Financial security left in the dark

There are at least 2.2 billion visually impaired people globally. In 2019, it was found that 89% of visually impaired have been victims of fraud or have made errors when paying for goods and services. This figure comes prior to the pandemic, and the proliferation of digital transactions, suggesting an even bigger concern today. 

PINs present an obvious security issue for this demographic, with others able to oversee their inputs and then manipulate them. Contactless payments go some way to solving that problem but pose the risk of fraud as there is no PIN verification below the increasing threshold amount, now at £100 in the UK, where the average annual wage is £27,756. In India, where the average annual wage is 9,45,489 rupees (roughly £9000), contactless limits are set to 5000 rupees (£48). Many accounts also require visual-based inputs to prove identity, such as CAPTCHA, proving as a barrier for the visually impaired.

Enhancing awareness on a regulatory level is key for driving change and reassuring vulnerable groups. The EU Accessibility Act is an example of how payment service providers are obliged to comply with accessibility standards. This includes making interfaces perceivable, operable, understandable, and robust, to ensure that individuals with disabilities can effectively navigate payment interfaces.

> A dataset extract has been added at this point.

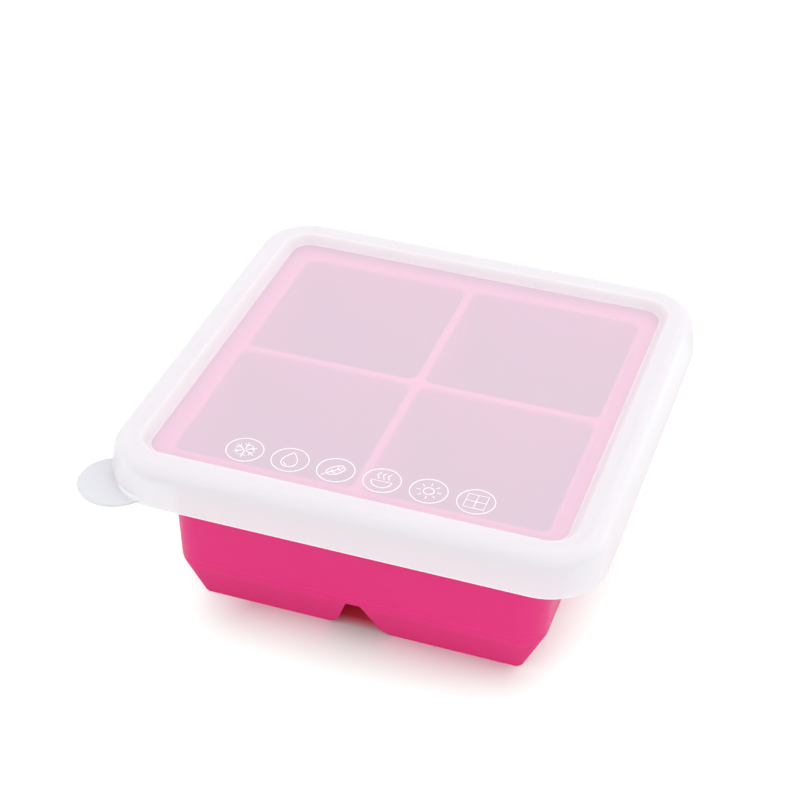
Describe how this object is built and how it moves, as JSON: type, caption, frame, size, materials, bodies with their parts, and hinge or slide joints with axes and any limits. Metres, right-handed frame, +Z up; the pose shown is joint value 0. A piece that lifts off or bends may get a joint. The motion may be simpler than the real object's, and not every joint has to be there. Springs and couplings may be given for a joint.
{
  "type": "baby food freezer tray",
  "caption": "Square silicone freezer tray with deep tapered pockets, chamfered feet and a frosted see-through lid that drops over its rim and has a corner pull tab.",
  "frame": {"origin": "centre of the footprint, lid and pull tab included, on the plane of the feet's soles; the tray's own centre is 2.7 mm from it towards +X and +Y", "axes": "+Z up through the lid; the pull tab is on the -X -Y corner and the row of signs runs along the -Y edge"},
  "size_m": [0.148, 0.148, 0.0596],
  "materials": {
    "tray_silicone": "satin hot-pink silicone",
    "lid_silicone": "frosted translucent silicone"
  },
  "bodies": {
    "tray": {"tray": "tray_silicone"},
    "lid": {"lid": "lid_silicone"}
  },
  "joints": [
    {"name": "lid_lift", "type": "slide", "parent": "tray", "child": "lid", "axis": [0, 0, 1], "range_m": [0, 0.08]}
  ]
}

Progress through biometrics

Including braille on cards for easy identification is a crucial step for the visually impaired. This is also used on biometrics smart cards, with sensor textures to confirm the user has selected the correct method of transacting. These cards provide convenience, inclusivity, and security by linking a person's identity to their fingerprints, encrypted within the card itself, reducing data breach concerns.

Biometric smart cards work by attaching a person’s card to their identity. A card can only be used for a transaction via the one owner’s fingerprints. The data is encrypted and stored within the card itself, removing any additional fear of data being lost via a centralized breach or large-scale hack.

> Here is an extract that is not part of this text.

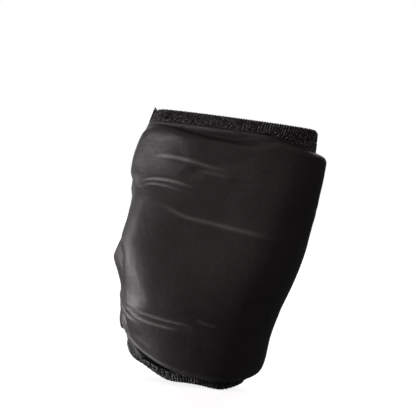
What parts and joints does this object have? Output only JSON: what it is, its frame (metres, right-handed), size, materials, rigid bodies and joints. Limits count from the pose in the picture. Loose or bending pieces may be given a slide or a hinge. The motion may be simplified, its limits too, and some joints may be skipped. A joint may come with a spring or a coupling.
{
  "type": "padded palm sleeve",
  "caption": "Fingerless stretch-knit hand grip: a foam-padded palm, a single-layer back, overlocked finger and wrist hems and a thumb hole, in its worn shape.",
  "frame": {"origin": "middle of the wrist opening, 1.3 mm above the lowest point of its hem", "axes": "+Z from the wrist to the fingers, the palm faces -Y, the thumb side is -X"},
  "size_m": [0.0969, 0.0492, 0.1263],
  "materials": {
    "palm_knit": "smooth black stretch knit with a soft satin sheen",
    "lining_knit": "matt black stretch knit",
    "back_knit": "smooth black stretch knit with a soft satin sheen",
    "foam": "closed-cell foam sheet",
    "thread": "textured black polyester thread"
  },
  "bodies": {
    "root": {"palm_cover": "palm_knit", "palm_pad": "foam", "palm_lining": "lining_knit", "back_panel": "back_knit", "finger_hem_upper_looper": "thread", "finger_hem_lower_looper": "thread", "finger_hem_needle_thread": "thread", "wrist_hem_upper_looper": "thread", "wrist_hem_lower_looper": "thread", "wrist_hem_needle_thread": "thread", "cover_edge_overlock": "thread", "little_finger_seam_thread": "thread", "thumb_seam_upper_thread": "thread", "thumb_seam_lower_thread": "thread", "thumb_hole_stitch": "thread", "thumb_hole_upper_bartack": "thread", "thumb_hole_lower_bartack": "thread"}
  },
  "joints": []
}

Biometrics extends beyond traditional demographics to serve the unbanked and those unrecognized in national infrastructures. In India, pension payment fraud has dropped by 47% thanks to bypassing the need for prior credit ratings or credentials. South America is one of biometrics’ earliest exponents, turning to the solution to cope with swelling population sizes, and the challenges of accessing proof of identity when setting up traditional bank accounts.

Liveness detection in biometrics is vital for financial aid programs globally, benefiting vulnerable groups. Securing remittances through biometric authentication ensures transparency and better fund control. Directing funds to cold wallets or biometrically authenticated cards improve program efficiency, safeguarding the interests of individuals and communities.

Overall, the biometrics market is expected to grow to US$87.4 billion by 2028, at a CAGR of 17%. Its general value as a simple and secure alternative to everyday transactions is growing each year. You can’t, however, put a price on the impact that biometrics will also have on those who have so far fallen through the gaps of finance’s digital revolution.